I poured a small amount, about a quarter, of water into the bowl over the matcha. I whisked it and made an intensely green-hued paste with a few movements of the whisk. I added the remaining amount of the 70ml (2.36 fl oz) of water and whisked it again until it became frothy. As I whisked, I moved my wrist in "W" and "Z" motions. As the foam became more noticeable, I slowed my movements to gently break down any large bubbles that formed on the surface.
To make a more consistent foam, I lifted my whisk up until about a half inch, a little bit over 1 centimeter, of it was still emerged, just below the surface of the foam. With a few slow movements, the foam became more homogenous. The extra moments of patience and concentration helped create an even more memorable experience.
I lifted the chasen gently out of the matcha, making sure to not break up the fine foam, and placed it beside the chawan with its tines up.
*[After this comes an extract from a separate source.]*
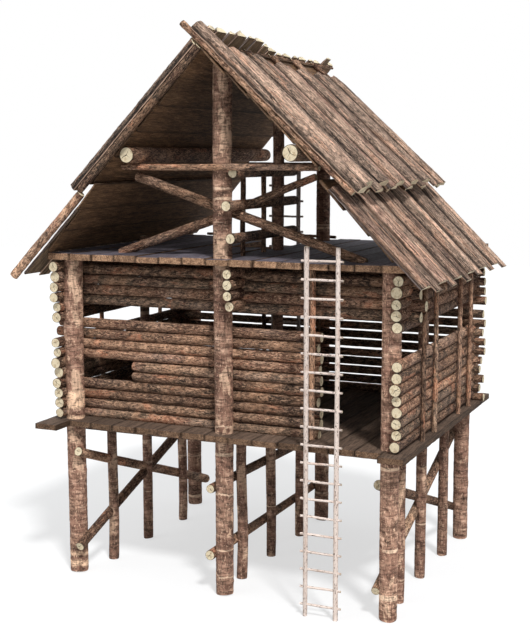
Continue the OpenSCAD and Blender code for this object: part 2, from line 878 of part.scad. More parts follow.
module roof_right_upper_slabs()
{
    length = upper_length(1);
    bark()
    on_upper(1)
    {
        slab(-290, length + 10, -roof_reach, edge_slab_width, front_slab_thickness);
        slab_row(82, right_count, -roof_reach + edge_slab_width + slab_gap, roof_reach - 1120,
                 [for (i = [0 : right_count - 1]) 290 + 250 * min(1, i / 7)], length + 20,
                 upper_thickness, [35, 50]);
    }
}

module roof_left_lower_slabs()
{
    thick = left_lower_slab_thickness;
    count = 13;
    bark()
    on_lower(-1)
    slab_row(83, count, -roof_reach + 210, roof_reach - 120, [for (i = [0 : count - 1]) -lower_length(-1)],
             40, [thick, thick - 15], [20, 40]);
}

module roof_right_lower_slabs()
{
    thick = right_lower_slab_thickness;
    count = 12;
    bark()
    on_lower(1)
    slab_row(84, count, -roof_reach, roof_reach - 720, [for (i = [0 : count - 1]) -lower_length(1)],
             40, [thick, thick - 10], [20, 40]);
}

// ---------- ladders ----------
rung_out = 90;

module ladder_poles(x, y, z0, z1)
{
    color([0.84, 0.78, 0.73])
    difference()
    {
        for (s = [-1, 1])
            log_z(z0, z1, x + s * ladder_width / 2, y, ladder_radius);
        ladder_rung_logs(x, y, z0, z1, seat);
    }
}

module ladder_rung_logs(x, y, z0, z1, extra)
{
    count = floor((z1 - z0 - 200) / rung_pitch);
    for (i = [0 : count])
        log_x(x - ladder_width / 2 - rung_out, x + ladder_width / 2 + rung_out, y,
              z0 + 200 + i * rung_pitch, rung_radius + extra);
}

module ladder_rungs(x, y, z0, z1) { color([0.84, 0.78, 0.73]) ladder_rung_logs(x, y, z0, z1, 0); }

front_ladder_x = 1880;
floor_fronts = [for (i = [11 : 13]) floor_front(i)];
attic_fronts = [for (i = [11 : 13]) attic_front(i)];
front_ladder_y = min(concat(floor_fronts, attic_fronts)) - ladder_radius - seat;
front_ladder = [front_ladder_x, front_ladder_y, 0, 5990];
back_ladder = [-430, back_ladder_y, floor_top + seat, 7140];

module front_ladder_poles() { ladder_poles(front_ladder[0], front_ladder[1], front_ladder[2], front_ladder[3]); }
module front_ladder_rungs() { ladder_rungs(front_ladder[0], front_ladder[1], front_ladder[2], front_ladder[3]); }
module back_ladder_poles() { ladder_poles(back_ladder[0], back_ladder[1], back_ladder[2], back_ladder[3]); }
module back_ladder_rungs() { ladder_rungs(back_ladder[0], back_ladder[1], back_ladder[2], back_ladder[3]); }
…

I lifted the bowl of matcha to my nose and took a deep breath in. It smelled like freshly picked vegetables with a floral hint of spring daisies. I took a sip and smiled as the matcha filled my mouth. My cheeks became coated with the sweet and creamy matcha. At first, it had a vibrant vegetal character as I passed my lips, and its light body had a smooth, silky mouthfeel with notes of macadamia nut, dried white flowers, and spring herbs.
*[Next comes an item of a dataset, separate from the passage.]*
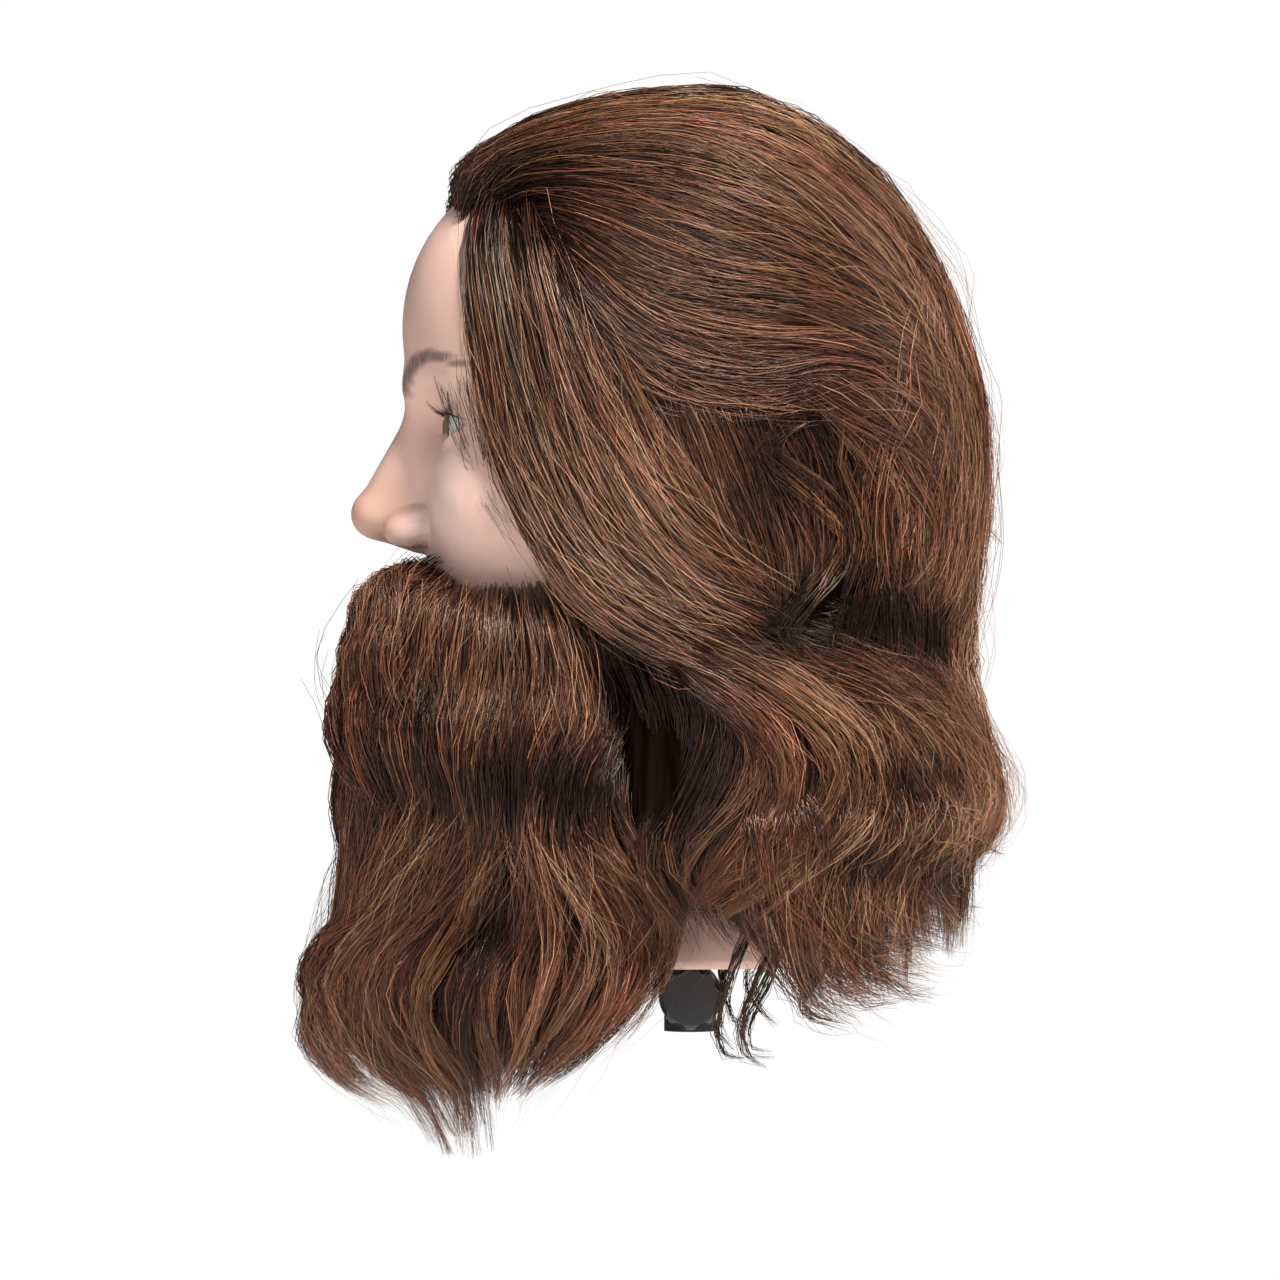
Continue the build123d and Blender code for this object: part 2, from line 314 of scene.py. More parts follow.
def join(a, b, k):
    h = np.clip(0.5 + 0.5 * (b - a) / k, 0.0, 1.0)
    return b + (a - b) * h - k * h * (1.0 - h)


def carve(a, b, k):
    return -join(-a, b, k)


def lid_opening(p):
    """Negative between the eyelids, outside the eyeball; p has x folded to one side."""
    u = (p[..., 0] - EYE_X) / 14.6
    lift = 1.2 * u
    top = 5.6 * np.sqrt(np.clip(1.0 - u * u, 0.0, 1.0)) ** 1.3 + lift
    low = -4.6 * np.clip(1.0 - u * u, 0.0, 1.0) + lift
    z = p[..., 2] - EYE_Z
    inside = np.maximum(z - top, low - z)
    inside = np.maximum(inside, (np.abs(u) - 1.0) * 14.6)
    ball = 10.2 - np.linalg.norm(p - np.array([EYE_X, EYE_Y, EYE_Z]), axis=-1)
    return np.maximum(np.maximum(inside, ball), p[..., 1] - EYE_Y)


def head_distance(p):
    """Signed distance of the sculpted head, mm."""
    p = p.copy()
    p[..., 0] = np.abs(p[..., 0])
    d = ellipsoid(p, (0, -4, 215), (75, 93, 88))                        # skull
    d = join(d, ellipsoid(p, (0, -40, 236), (58, 62.5, 56)), 22)        # forehead
    d = join(d, ellipsoid(p, (0, -36, 165), (61, 61, 88)), 18)          # middle of the face
    d = join(d, ellipsoid(p, (0, -62, 104), (46, 41, 30)), 20)          # jaw
    d = join(d, ellipsoid(p, (38, -64, 166), (24, 26, 22)), 16)         # cheeks
    neck = (np.hypot(p[..., 0] / 51.5, (p[..., 1] - 0.5) / 55.0) - 1.0) * 53.0
    neck = neck - 3.5 * smooth_step(22.0, 0.0, p[..., 2])
    d = join(d, np.maximum(neck, p[..., 2] - 120.0), 16)
    # brow ridge and eye sockets
    d = join(d, round_cone(p, (8, -94.5, 209), (40, -80, 214), 8.5, 6.0), 9)
    d = carve(d, ellipsoid(p, (31, -99, 197.5), (19, 13, 11.5)), 9)
    # bridge, root, tip, partition, wings and nostrils of the nose
    d = join(d, round_cone(p, (0, -95.0, 201), (0, -113.2, 164.5), 6.5, 8.6), 7)
    d = join(d, round_cone(p, (0, -88, 192), (0, -103, 163.5), 8.0, 11.5), 7)
    d = join(d, ellipsoid(p, (0, -114.8, 163.2), (9.6, 8.8, 8.6)), 3)
    d = join(d, round_cone(p, (0, -112.5, 159.6), (0, -99.0, 155.0), 4.4, 5.6), 3)
    d = join(d, ellipsoid(p, (12.2, -101.8, 157.6), (7.2, 9.6, 7.0)), 2.5)
    d = carve(d, ellipsoid(p, (6.6, -108.0, 151.6), (3.5, 7.0, 3.8)), 1.6)
    # mouth, ears and eyelids
    d = join(d, ellipsoid(p, (0, -93, 131), (22, 11, 8)), 6)
    d = join(d, ellipsoid(p, (76, 4, 172), (8, 15, 30)), 6)
    lid = np.linalg.norm(p - np.array([EYE_X, EYE_Y, EYE_Z]), axis=-1) - LID_R
    d = join(d, lid, 3.0)
    return np.maximum(d, -lid_opening(p))


def head_rays():
    """Origins and directions of the rays that find the head's surface, from crown to neck."""
    heights = np.concatenate([
        np.linspace(302, 236, 24, endpoint=False), np.linspace(236, 210, 18, endpoint=False),
        np.linspace(210, 182, 48, endpoint=False), np.linspace(182, 146, 38, endpoint=False),
        np.linspace(146, 100, 20, endpoint=False), np.linspace(100, 0, 30),
    ])
    front = np.concatenate([np.linspace(0, 58, 78, endpoint=False), np.linspace(58, 290, 54)]) / 290 * math.pi
    around = np.concatenate([front[:-1], -front[:0:-1]])
    level = smooth_step(150, 40, heights)
    centre_z = 192 + (heights - 192) * level
    slope = (heights - centre_z) / 92.0
    crown = heights > 240
    slope[crown] = np.tan(np.radians(np.interp(heights[crown], [240, 302], [27.5, 87.5])))
    origin = np.stack([np.zeros_like(heights), np.full_like(heights, -8.0), centre_z], -1)
    direction = np.stack([
        np.sin(around)[None, :] + 0 * slope[:, None], -np.cos(around)[None, :] + 0 * slope[:, None],
        slope[:, None] + 0 * around[None, :],
    ], -1)
    return origin[:, None, :] + 0 * direction, unit(direction)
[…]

The matcha had a nice balance of vegetal and floral characteristics. Its bright and sweet finish lingered in my throat after the first sip. There was only a very subtle hint of astringency that slowly dissipated as the sweetness continued to linger in my mouth. I took another sip and experienced the matcha’s smooth mouthfeel and sweet finish again.
I continued to take sips until the bowl was empty and only a trace of matcha was left. I smelled the empty bowl and noticed more of the matcha’s persistent sweetness and delicate floral characteristics. MIYUKI’s elegant vegetal and slightly nutty characteristics and smooth body are accentuated by following Koga san’s steeping parameters. This matcha is made with the Yabukita cultivar.
Make this tea for any occasion !
This matcha can be enjoyed iced as well. It can easily be made in a 250–300ml (~8.4–10 fl. oz) bottle or jar. This preparation method captures the matcha’s vibrancy and lingering sweetness.
Sift 2-3g (~1 teaspoon) of matcha and put it in a bottle or jar. Add a few ice cubes, enough to just cover the matcha, and fill the bottle or jar with cold filtered water, leaving a little bit of space at the top. Close bottle or jar and shake it until frothy and enjoy immediately.
Food pairing recommendations
You may enjoy this tea by itself or pair it with a wagashi, a piece of chocolate, or a dark chocolate truffle. This matcha may also be paired with light seafood dishes or with a semi-soft cheese like smoked gouda or havarti, or sifted onto a salad with spring greens and fresh fruit, like strawberries.